The KRG has reacted to these trends by warning that it will arrest anyone expressing anti-Arab sentiment and has prevented some protests altogether. The KRG, in particular Barzani, continues to maintain political and commercial ties with some moderate Sunni Arab officials, former Baathist officers and Sunni Arab tribal leaders, many of whom have taken refuge in Erbil. Mosul Governor Atheel al-Nujaifi has appealed to Sunni Arab groups to coordinate with the Kurdish peshmerga against IS as part of a Mosul battalion.
Still these measures have not affected the presence and strength of radical Sunni Arab nationalists in IS. Nor have they penetrated the political distrust between Arab and Kurdish groups rooted in the legacies of Baathism, tribal identities and local politics, which often transcends sectarianism. After the Mosul Dam was re-secured in a joint Baghdad-Erbil operation supported by US military strikes, a fight broke out between the Kurdish peshmerga and Iraqi brigades when the latter raised an Iraqi flag at the dam. These tensions are unlikely to dissipate in the near future. Their source — control over borders, territories and resources — should be acknowledged by any strategy that seeks to weaken the IS threat and stabilize Iraq.
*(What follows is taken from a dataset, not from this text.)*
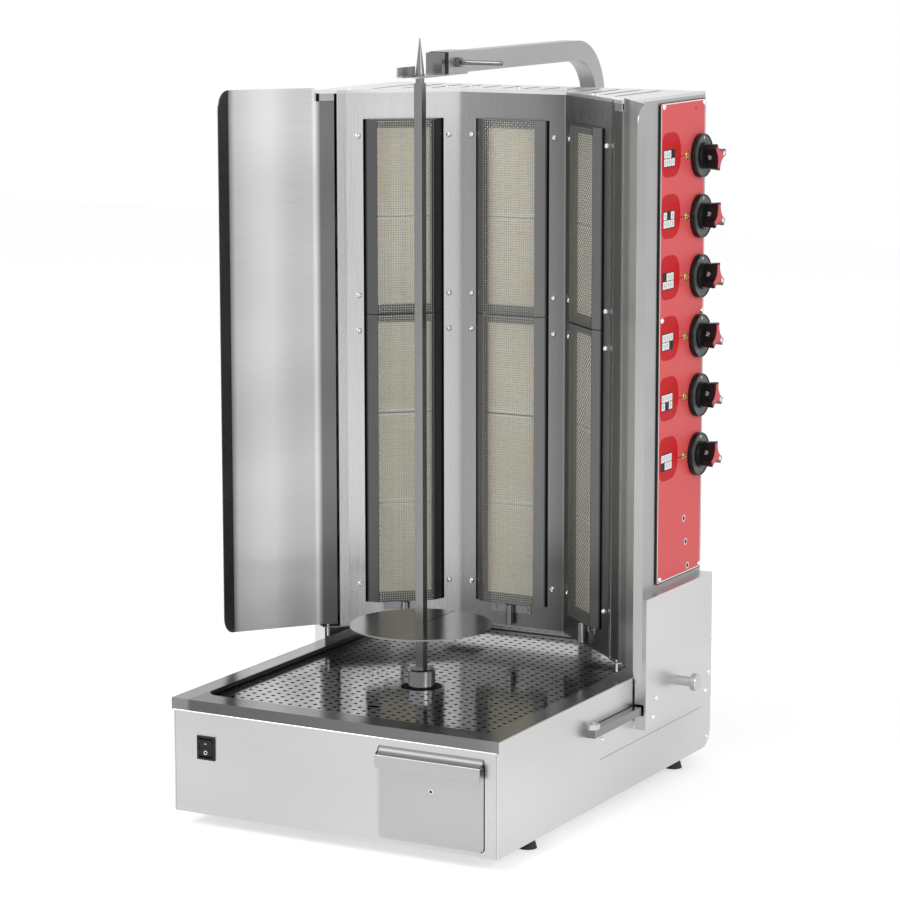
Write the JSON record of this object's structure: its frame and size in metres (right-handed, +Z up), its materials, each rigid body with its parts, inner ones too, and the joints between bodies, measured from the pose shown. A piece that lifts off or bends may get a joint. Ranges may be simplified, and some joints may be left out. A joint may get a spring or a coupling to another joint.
{
  "type": "doner kebab grill",
  "caption": "Countertop vertical rotisserie grill: low steel cabinet with drip tray and fat drawer, turning spit, folding wings and a sliding gas burner tower with side knobs.",
  "frame": {"origin": "centre of the overall plan outline at the level of the feet's undersides", "axes": "+Z up, +X to the right seen from the front, -Y toward the user"},
  "size_m": [0.6504, 0.7986, 1.066],
  "materials": {
    "steel": "brushed",
    "tray_steel": "polished",
    "mesh_steel": "matte",
    "bright_metal": "polished",
    "brass": "satin",
    "red_panel": "satin",
    "motor_paint": "satin",
    "black_plastic": "satin",
    "foot_rubber": "matte",
    "ceramic": "matte"
  },
  "bodies": {
    "base": {"side_panel_left": "steel", "side_panel_right": "steel", "base_wrap": "steel", "front_panel": "steel", "feet": "foot_rubber", "drip_tray": "steel", "slide_rails": "steel", "rail_fasteners": "bright_metal", "gear_motor": "motor_paint", "motor_bracket": "steel", "drawer_runners": "steel", "switch_bezel": "black_plastic", "cable_gland": "black_plastic", "arm_tube": "steel", "arm_end_block": "steel", "arm_stop_ring": "black_plastic", "arm_brackets": "steel"},
    "plate": {"perforated_plate": "tray_steel"},
    "spit": {"drive_socket": "bright_metal", "spit_bar": "steel", "meat_disc": "steel"},
    "drawer": {"drawer_front": "steel", "drawer_box": "steel"},
    "rocker": {"switch_rocker": "black_plastic"},
    "retainer": {"spit_retainer": "steel"},
    "lever": {"lock_lever": "bright_metal"},
    "tower": {"tower_shell": "steel", "top_cover": "steel", "tower_floor": "steel", "burner_front": "steel", "burner_left": "steel", "burner_centre": "steel", "burner_right": "steel", "ceramic_plates": "ceramic", "burner_meshes": "mesh_steel", "injectors": "brass", "gas_manifold": "steel", "gas_valves": "brass", "pilots": "bright_metal", "control_panel": "red_panel", "knob_bezels": "black_plastic", "bypass_screws": "brass", "panel_screws": "bright_metal", "skirt_left": "steel", "skirt_right": "steel", "skirt_screws": "bright_metal", "slide_blocks": "black_plastic", "clamp_boss": "steel", "hinge_brackets": "steel", "hinge_pins": "bright_metal"},
    "clamp": {"clamp_screw": "bright_metal"},
    "wing_left": {"wing_left": "steel"},
    "wing_right": {"wing_right": "steel"},
    "knob_1": {"knob_1": "black_plastic"},
    "knob_2": {"knob_2": "black_plastic"},
    "knob_3": {"knob_3": "black_plastic"},
    "knob_4": {"knob_4": "black_plastic"},
    "knob_5": {"knob_5": "black_plastic"},
    "knob_6": {"knob_6": "black_plastic"}
  },
  "joints": [
    {"name": "plate_lift", "type": "slide", "parent": "base", "child": "plate", "axis": [0, 0, 1], "range_m": [0, 0.025]},
    {"name": "spit_turn", "type": "hinge", "parent": "base", "child": "spit", "pos_m": [0, -0.14275, 0.22], "axis": [0, 0, 1], "continuous": true},
    {"name": "drawer_slide", "type": "slide", "parent": "base", "child": "drawer", "axis": [0, -1, 0], "range_m": [0, 0.26]},
    {"name": "switch_rock", "type": "hinge", "parent": "base", "child": "rocker", "pos_m": [-0.198, -0.38325, 0.1135], "axis": [1, 0, 0], "range_deg": [-12, 12]},
    {"name": "retainer_slide", "type": "slide", "parent": "base", "child": "retainer", "axis": [0, 1, 0], "range_m": [0, 0.09]},
    {"name": "lever_turn", "type": "hinge", "parent": "retainer", "child": "lever", "pos_m": [0.017, -0.06275, 1.03], "axis": [1, 0, 0], "range_deg": [0, 90]},
    {"name": "tower_slide", "type": "slide", "parent": "base", "child": "tower", "axis": [0, -1, 0], "range_m": [0, 0.13]},
    {"name": "clamp_turn", "type": "hinge", "parent": "tower", "child": "clamp", "pos_m": [0.275, 0.12625, 0.152], "axis": [1, 0, 0], "range_deg": [0, 360]},
    {"name": "wing_right_turn", "type": "hinge", "parent": "tower", "child": "wing_right", "pos_m": [0.2335, -0.00375, 0.52], "axis": [0, 0, -1], "range_deg": [-12, 80]},
    {"name": "wing_left_turn", "type": "hinge", "parent": "tower", "child": "wing_left", "pos_m": [-0.2335, -0.00375, 0.52], "axis": [0, 0, 1], "range_deg": [-12, 80]},
    {"name": "knob_1_turn", "type": "hinge", "parent": "tower", "child": "knob_1", "pos_m": [0.265, 0.21625, 0.892], "axis": [1, 0, 0], "range_deg": [0, 210]},
    {"name": "knob_2_turn", "type": "hinge", "parent": "tower", "child": "knob_2", "pos_m": [0.265, 0.21625, 0.8065], "axis": [1, 0, 0], "range_deg": [0, 210]},
    {"name": "knob_3_turn", "type": "hinge", "parent": "tower", "child": "knob_3", "pos_m": [0.265, 0.21625, 0.721], "axis": [1, 0, 0], "range_deg": [0, 210]},
    {"name": "knob_4_turn", "type": "hinge", "parent": "tower", "child": "knob_4", "pos_m": [0.265, 0.21625, 0.6355], "axis": [1, 0, 0], "range_deg": [0, 210]},
    {"name": "knob_5_turn", "type": "hinge", "parent": "tower", "child": "knob_5", "pos_m": [0.265, 0.21625, 0.55], "axis": [1, 0, 0], "range_deg": [0, 210]},
    {"name": "knob_6_turn", "type": "hinge", "parent": "tower", "child": "knob_6", "pos_m": [0.265, 0.21625, 0.4645], "axis": [1, 0, 0], "range_deg": [0, 210]}
  ]
}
Dr. Denise Natali is the Minerva Fellow at the Institute for National Strategic Studies INSS, National Defense University and the author of The Kurdish Quasi-State: Development and Dependency in Post Gulf War Iraq. The views expressed are her own and do not reflect the official policy or position of the National Defense University, the Department of Defense, or the U.S. government.